On television last month, during their Carling Cup third round tie, the Leeds crowd taunted Manchester United fans by chanting “We support our local club”. In the previous round of the competition those self-same supporters had serenaded the Keepmoat with a chorus “You’re just a town full of Leeds fans”. It didn’t go unnoticed. As football fans we’re trained in spotting such hypocrisy, it comes from a lifetime of watching players kiss the club badge before buggering off for better money.
There is a large percentage of the population of our town who take great pride in supporting the big club from the neighbouring county. Everyone knows a Leeds fan. Like a Londoners proximity to a rat, in Doncaster you’re never more than eight feet from someone humming Marching on Together. “Shit ground, no fans” they’ll chant, the irony that their council tax paid for the empty seat they’ve chosen to eschew lost on them. Why gloat in your own desertion?
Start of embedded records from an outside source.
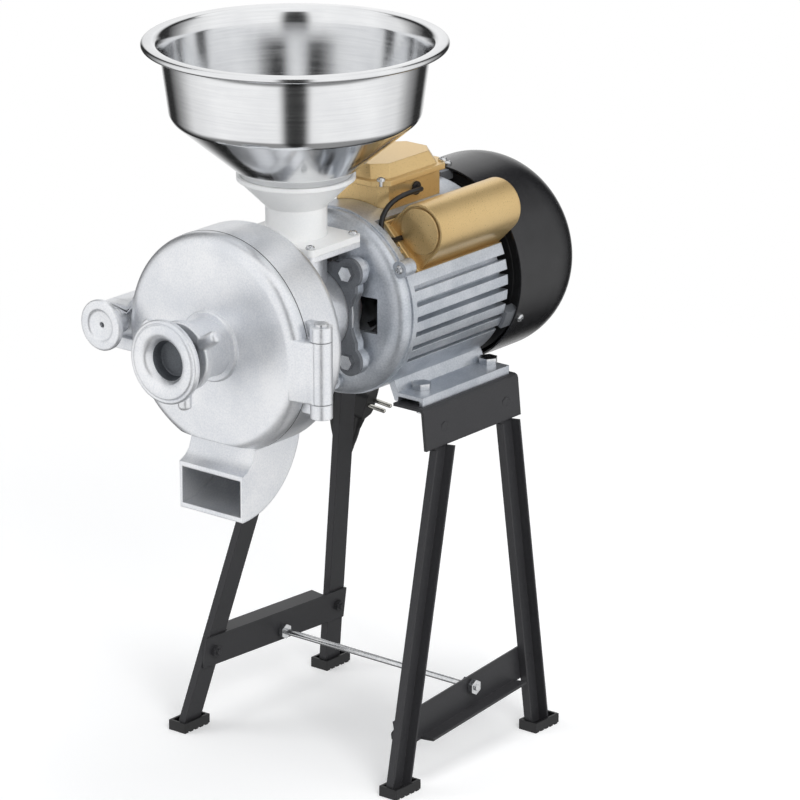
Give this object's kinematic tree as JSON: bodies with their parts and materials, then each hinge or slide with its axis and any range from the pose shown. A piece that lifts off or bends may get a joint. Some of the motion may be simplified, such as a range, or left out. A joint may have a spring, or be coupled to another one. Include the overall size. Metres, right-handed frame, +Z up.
{
  "type": "electric grain mill",
  "caption": "Electric grain mill: round hopper, feed neck, burr grinding head with hinged front cover and chute, fan-cooled motor with capacitor, on a folded-sheet stand with splayed legs.",
  "frame": {"origin": "on the floor, at the middle of the bounding box of the mill without its cord", "axes": "+Z up; the shaft runs along Y with the grinding head towards -Y and the fan towards +Y; +X is the side of the cover's hinge"},
  "size_m": [0.3011, 0.5195, 0.698],
  "materials": {
    "stand_paint": "satin black powder coat",
    "zinc_steel": "zinc plated",
    "cast_silver": "sand-cast, silver paint",
    "cast_dark": "dark grey paint",
    "bronze_paint": "bronze-gold metallic paint",
    "fan_black": "semi-gloss black enamel",
    "black_plastic": "moulded",
    "black_rubber": "moulded",
    "white_plastic": "moulded",
    "stainless": "polished stainless steel",
    "cast_iron": "ground face",
    "bronze": "turned",
    "lamination": "stacked sheet",
    "copper_wire": "enamelled wire",
    "pin_plate": "nickel plated",
    "tie_wire": "moulded"
  },
  "bodies": {
    "frame": {"cap_plate_right": "stand_paint", "cap_plate_left": "stand_paint", "leg_front_right": "stand_paint", "leg_rear_right": "stand_paint", "leg_front_left": "stand_paint", "leg_rear_left": "stand_paint", "crossbar_right": "stand_paint", "crossbar_left": "stand_paint", "tie_rod": "zinc_steel", "frame_bolts": "zinc_steel", "foot_caps": "black_plastic", "foot_bolts": "zinc_steel", "motor_body": "cast_silver", "front_bell": "cast_silver", "rear_bell": "cast_dark", "bell_screws": "zinc_steel", "front_bearing": "zinc_steel", "rear_bearing": "zinc_steel", "stator_core": "lamination", "stator_windings": "copper_wire", "fan_cover": "fan_black", "terminal_box": "bronze_paint", "box_lid": "bronze_paint", "lid_screws": "zinc_steel", "glands": "black_rubber", "capacitor_cover": "bronze_paint", "capacitor": "white_plastic", "capacitor_screw": "zinc_steel", "capacitor_lead": "black_rubber", "adapter_plate": "cast_dark", "flange_bolts": "zinc_steel", "mill_housing": "cast_silver", "hinge_pin": "zinc_steel", "swing_pin": "zinc_steel", "stationary_burr": "cast_iron", "burr_screws": "zinc_steel", "feed_neck": "white_plastic", "neck_screws": "zinc_steel", "power_cord": "black_rubber", "cord_hank": "black_rubber", "plug_cord": "black_rubber", "plug_pins": "pin_plate", "plug": "black_rubber", "hank_tie": "tie_wire"},
    "cover": {"mill_cover": "cast_silver"},
    "lock_ring": {"lock_ring": "cast_silver"},
    "thrust": {"thrust_pad": "bronze"},
    "screw": {"adjusting_spindle": "zinc_steel", "adjusting_knob": "cast_silver"},
    "swing_bolt": {"swing_bolt": "zinc_steel"},
    "clamp_seat": {"clamp_washer": "zinc_steel"},
    "clamp": {"clamp_knob": "cast_silver"},
    "shaft": {"motor_shaft": "zinc_steel", "rotor_core": "lamination", "cooling_fan": "black_plastic", "auger": "zinc_steel"},
    "grinder": {"burr_carrier": "cast_iron", "rotating_burr": "cast_iron", "rotor_screws": "zinc_steel"},
    "hopper": {"hopper": "stainless"}
  },
  "joints": [
    {"name": "cover_hinge", "type": "hinge", "parent": "frame", "child": "cover", "pos_m": [0.116, -0.177, 0.4319], "axis": [0, 0, 1], "range_deg": [0, 120]},
    {"name": "lock_ring_turn", "type": "hinge", "parent": "cover", "child": "lock_ring", "pos_m": [0, -0.23225, 0.4375], "axis": [0, -1, 0], "range_deg": [0, 120]},
    {"name": "thrust_travel", "type": "slide", "parent": "cover", "child": "thrust", "axis": [0, -1, 0], "range_m": [0, 0.004]},
    {"name": "knob_turn", "type": "hinge", "parent": "thrust", "child": "screw", "pos_m": [0, -0.24, 0.4375], "axis": [0, -1, 0], "range_deg": [0, 720]},
    {"name": "bolt_swing", "type": "hinge", "parent": "frame", "child": "swing_bolt", "pos_m": [-0.118, -0.1565, 0.4375], "axis": [0, 0, -1], "range_deg": [0, 90]},
    {"name": "clamp_travel", "type": "slide", "parent": "swing_bolt", "child": "clamp_seat", "axis": [0, -1, 0], "range_m": [0, 0.006]},
    {"name": "clamp_turn", "type": "hinge", "parent": "clamp_seat", "child": "clamp", "pos_m": [-0.118, -0.2, 0.4375], "axis": [0, -1, 0], "range_deg": [0, 1440]},
    {"name": "shaft_spin", "type": "hinge", "parent": "frame", "child": "shaft", "pos_m": [0, 0.05, 0.4375], "axis": [0, 1, 0], "continuous": true},
    {"name": "grinder_travel", "type": "slide", "parent": "shaft", "child": "grinder", "axis": [0, -1, 0], "range_m": [0, 0.004]},
    {"name": "hopper_lift", "type": "slide", "parent": "frame", "child": "hopper", "axis": [0, 0, 1], "range_m": [0, 0.15]}
  ],
  "couplings": [
    {"joint": "thrust_travel", "follows": "knob_turn", "m_per_rad": 0.00031831},
    {"joint": "grinder_travel", "follows": "knob_turn", "m_per_rad": 0.00031831},
    {"joint": "clamp_travel", "follows": "clamp_turn", "m_per_rad": 0.00023873}
  ]
}
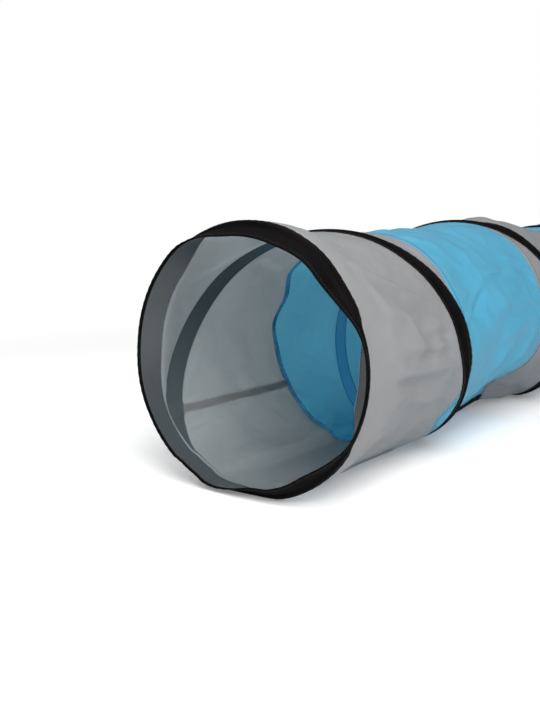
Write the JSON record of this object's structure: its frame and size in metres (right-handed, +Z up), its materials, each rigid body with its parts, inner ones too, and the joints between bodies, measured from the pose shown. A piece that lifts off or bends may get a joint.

From the sixties through to the present day the ‘Donny Whites’ have trod a familiar path. When the going gets tough, the tough bugger off up the M1; they’re Yorkshire football’s forty-niners. Whilst we traipsed round football’s nether regions, slid down rain-lashed grassbanks at Wigan, stood in a hailstorm at Southport, and pretended to get excited about a seaside trip to Morecambe they were off gate-crashing the neighbour’s party. Lauding it up in a glamorous world of sock-ties, forays into Europe, Tony Dorigo the face of Turtle-Wax, cosmopolitan Cantona, and Peter Ridsdale’s tropical fish.
Long into the 1990s this migration north persisted, led by Doncastrians who preferred to spend their midweek nights watching a side pitch themselves against AC Milan rather than Leigh RMI. Crazy bastards. Parochial as we Yorkshire folk are, we don’t care for deserters in these parts. That’s why rivalries with Mansfield and Nottingham Forest persist, even amongst supporters born long after the Miners’ Strikes in which they were formed. So that’s where it sits. Tonight is not a derby, nor it is a rivalry, its about our town versus their town. Tonight is about us versus that annoying bloke at work, that pillock down the pub, and that’s why we will always want to get one over on them.